I’d come to loathe the New York City skyline. The glistening images of its made-up face. Its promises of prosperity, modernity, happiness, its silver-plated redwoods planted in garbage and soot.
What was the allure of sky-kissed buildings, anyway? Dead, impermanent sheets of metal, built and maintained on the backs of workers. The “concrete jungle”—what a joke. Jungles were regenerative, self-sustaining, pure. This corrupt metal habitat was sustained by time and energy, by slavery, unhappiness, the wasting of lives. When a tree falls, it creates life. It decomposes, becomes part of the larger ecosystem. When a building falls, it kills.
I remember being far away from New York City, on vacation in Utah, staying the night at a ranch near Zion National Park. Relaxed after a long day, I sat facing the back-side of a famous canyon, enamored by the color gradients of the red rocks, their stripes of orange and tan. The desert bushes created sparse tuneful dotting of “cactus grey.” I could’ve stared at it for days. It was as though my soul lived in that rock, and was beckoning me home.
Home. Suddenly the peace of where I was became suddenly shadowed by the realization of where I would soon be. What natural marvels did I have back home? What famous landmarks of beauty? Facing me was a panoramic view of the history of the earth, each layer of rock telling a different story. Back “home,” our panoramic view was the skyline.
This wasn’t the first time that I had drawn begrudging comparisons between Zion and New York City. I was told that the rocks in the National Park were “as tall as skyscrapers.” Now, I’m used to being surrounded by magnificent heights—but this was different In the city, I’d never look up to the tops of the buildings. Why would I—I’d only be blinded by the glare of the sun reflecting off of the glass and then trampled by a rushing pedestrian. But the tops of those rocks were begging for my gaze. I looked up and they greeted me warmly, softly. I was in awe. Surely, these views could never get old. There’s too much history, too much depth crammed into one layer of rock. The wisdom of millions of years was contained in that canyon, distilled into the image of one mountain, an image I was lucky to behold. It is nature’s, well, nature to produce such images, and it dawned on me that before cities, all humans could gaze upon such things. An expensive luxury for me was my ancestors’ birthright.
I could stare at that same rock for decades and always see something new. That I was absolutely certain of, even though I had only been there for one night. But what of the skyline? That was another expensive luxury that people came from all over the world to see. Another awe-inspiring marvel that craned peoples’ necks and invigorated their spirits. I’m sure that those manmade Manhattan canyons had called people home, too—just as the rocks at Zion had done to me. Perhaps people traveling all the way from Utah, tired of looking at the same dumb rock every day and longing for the excitement and adventure of the city.

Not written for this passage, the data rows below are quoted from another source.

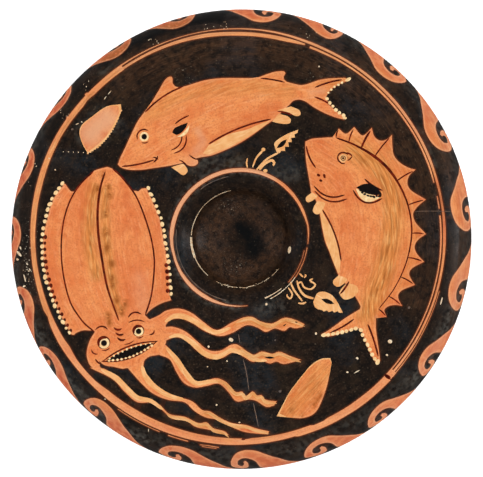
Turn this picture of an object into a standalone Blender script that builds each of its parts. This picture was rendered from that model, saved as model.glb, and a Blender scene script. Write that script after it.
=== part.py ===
"""Red-figure fish plate: one wheel-thrown vessel with a sloping floor, a sauce cup sunk in its middle,
an overhanging rim and a ring foot. Metres, +Z up, origin on the table under the middle of the foot."""

import math

import bmesh
import bpy

MM = 0.001

# The overhanging rim
PLATE_RADIUS = 116.5 * MM  # widest point, on the lip
PLATE_HEIGHT = 47.0 * MM  # crest of the rim above the table
RIM_START_SLOPE = math.radians(16.0)  # how steeply the rim leaves its crest
LIP_HEIGHT = 2.5 * MM  # upright part of the lip
LIP_THICKNESS = 5.5 * MM
HOLLOW_RADIUS = 98.0 * MM  # where the hollow under the rim is highest
RIM_WALL = 6.4 * MM  # upright thickness of the floor above that hollow

# The two rings scraped through the slip, at the rim's crest and round the cup
CREST_RING_RADIUS = 102.4 * MM
CREST_RING_WIDTH = 3.0 * MM
CUP_RING_RADIUS = 34.3 * MM
CUP_RING_WIDTH = 2.3 * MM
RING_DEPTH = 0.5 * MM

# The floor and the sauce cup
FLOOR_DROP = 9.5 * MM  # from the rim's crest down to the ring round the cup
FLOOR_BOW = 0.7 * MM  # how far the floor bellies above a straight slope
CUP_RADIUS = 25.0 * MM  # the worn edge of the cup
CUP_EDGE_DROP = 5.0 * MM  # from the ring round the cup down to that edge
CUP_DEPTH = 11.0 * MM  # below the edge
CUP_WALL = 7.0 * MM
CUP_EDGE_STEEPNESS = math.radians(72.0)  # how far up its round the bowl of the cup is cut off

# The ring foot
FOOT_RADIUS = 51.5 * MM
FOOT_RING_WIDTH = 7.0 * MM  # flat ring that stands on the table
FOOT_EDGE = 1.4 * MM  # rounding beside that ring
FOOT_FLARE_HEIGHT = 8.5 * MM
STEM_RADIUS = 45.5 * MM
STEM_HEIGHT = 18.0 * MM  # narrowest place of the foot above the table
STEM_WALL = 8.5 * MM
FOOT_JOINT = 6.5 * MM  # fillet where the foot is luted to the plate
JOINT_WALL = 9.0 * MM  # upright thickness of the floor at that joint
FOOT_SPREAD = 3.0 * MM  # how much wider the foot's hollow is at its mouth

SEGMENTS = 72  # facets round the wheel axis
FIRED_CLAY = (0.72, 0.31, 0.15, 1.0)

crest_inner = CREST_RING_RADIUS - CREST_RING_WIDTH / 2
crest_outer = CREST_RING_RADIUS + CREST_RING_WIDTH / 2
cup_ring_inner = CUP_RING_RADIUS - CUP_RING_WIDTH / 2
cup_ring_outer = CUP_RING_RADIUS + CUP_RING_WIDTH / 2
cup_ring_level = PLATE_HEIGHT - FLOOR_DROP
cup_edge_level = cup_ring_level - CUP_EDGE_DROP
cup_bottom_level = cup_edge_level - CUP_DEPTH
rim_round = (PLATE_RADIUS - crest_outer) / (1 - math.sin(RIM_START_SLOPE))
lip_top = PLATE_HEIGHT - rim_round * math.cos(RIM_START_SLOPE)
lip_bottom = lip_top - LIP_HEIGHT


def steps(count):
    """Shares from 0 to 1 in that many equal steps, both ends included."""
    return [k / count for k in range(count + 1)]


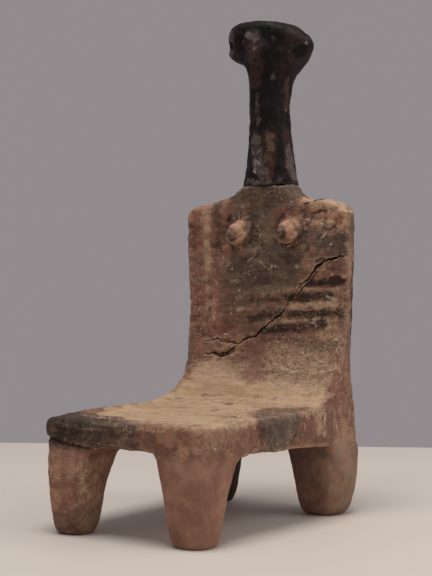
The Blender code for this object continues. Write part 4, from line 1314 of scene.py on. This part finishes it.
# Layer, colour, how much wear thins it, softness of its edge and opacity
colour = worn_layers(tree, colour, (
    ("bare", "#ca9b7e", 0.50, 0.36, 0.85),
    ("slip", tones["slip"], 0.45, 0.40, 0.90),
    ("red", tones["red"], 0.50, 0.42, 0.82),
), wear)
colour = cover_with(tree, colour, (("#c8a88c", bulges),))
colour = worn_layers(tree, colour, (
    ("soot", tones["soot"], 0.35, 0.48, 0.88),
    ("dark", "#33221c", 0.34, 0.42, 0.95),
), wear)
colour = cover_with(tree, colour, (("#2b1e19", hollows),))
print("paint layers cover the clay")

# %% [markdown]
# ## Specks, flecks and smears
# Grog is crushed pottery in the clay and shows as dark specks, lime as pale ones. Flecks of slip
# hold in patches, fewer on dark paint. Thin smears run from side to side, fainter on whole slip.

# %% Specks, flecks and smears
grog = add(tree, "MapRange", (pattern["speckle"], 0.30, 0.22, 0.0, 0.7))
lime = add(tree, "MapRange", (pattern["speckle"], 0.665, 0.765))
lime_amount = add(tree, "MapRange", (stored["rough"], 0.0, 1.0, 0.25, 0.6))
lime = add(tree, "Math", (lime, lime_amount), operation="MULTIPLY")
flecks = add(tree, "MapRange", (pattern["flecks"], 0.66, 0.70, 0.0, 0.75))
fleck_patches = add(tree, "MapRange", (pattern["fleck patches"], 0.42, 0.58))
less_on_dark = add(tree, "MapRange", (stored["dark_layer"], 0.3, 0.8, 1.0, 0.2))
for amount in (fleck_patches, less_on_dark, stored["rough"]):
    flecks = add(tree, "Math", (flecks, amount), operation="MULTIPLY")
less_on_slip = add(tree, "MapRange", (stored["slip_layer"], 0.55, 0.85, 1.0, 0.25))
smear_amount = add(tree, "Math", (stored["rough"], less_on_slip), operation="MULTIPLY")
dark_smears = add(tree, "MapRange", (pattern["smears"], 0.56, 0.66, 0.0, 0.34))
dark_smears = add(tree, "Math", (dark_smears, smear_amount), operation="MULTIPLY")
light_smears = add(tree, "MapRange", (pattern["smears"], 0.42, 0.33, 0.0, 0.20))
light_smears = add(tree, "Math", (light_smears, smear_amount), operation="MULTIPLY")
colour = cover_with(tree, colour, (
    ("#33241d", grog),
    ("#cbb69f", lime),
    ("#cfb8a0", flecks),
    ("#43322a", dark_smears),
    ("#b0937a", light_smears),
))
print("specks, flecks and smears added")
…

There’s a Ralph Waldo Emerson quote that I often think about:
“Nature who made the mason, made the house.”
Nature is all around us. Everything we see is nature. We are nature too. Does it not then follow that our creations are nature, also? There are two sides to every coin, a horror for every beauty. We are born and we must die, and death is ugly. A forest is as ruthless as it is tranquil. Focusing on the bloodshed, one could rightly characterize the untainted ocean a hellscape.
Could that be where humans go wrong, when criticizing our homelands? Are we misguidedly fixated on the cruel and ugly, when the good is just as apparent? Let’s consider a Henry David Thoreau quote:
“The question is not what you look at, but what you see.”
The cruel nature of our condition is to look past what is directly in front of us. Beaten and blinded by daily grinds and daily tedium, we breeze past spectacles in oblivion. Some of the most trite platitudes: “stop and smell the roses,” “the grass is greener on the other side,” contain within them the utmost truth. The grass is greener on the other side because that is where we bother to look. We don’t know what color grass we are standing on. Is it not ironic that we overlook these sayings, miss their meaning as surely as we miss the color of the grass right under our feet?
I don’t loathe the skyline anymore. I see its ugliness. I’m grateful for this—to not see the evil around you is to be blind, naive. But overlooking beauty is blindness, too, and perhaps an even deadlier breed in our safe, sterile world. And it is overwhelmingly beautiful to look across the East River at nightfall and watch the concrete behemoths open their glass eyes as the sky slumbers.
Humans are a remarkable species. We engineered buildings that touch the sky, a feat of biblical proportions. We’ve made a space where millions of people can coexist, a functioning ecosystem of our own creation. Yes, what we’ve created has a dark side. So do oceans and jungles. If we forgive God for the dark side of his creations, why not extend this kindness to ourselves?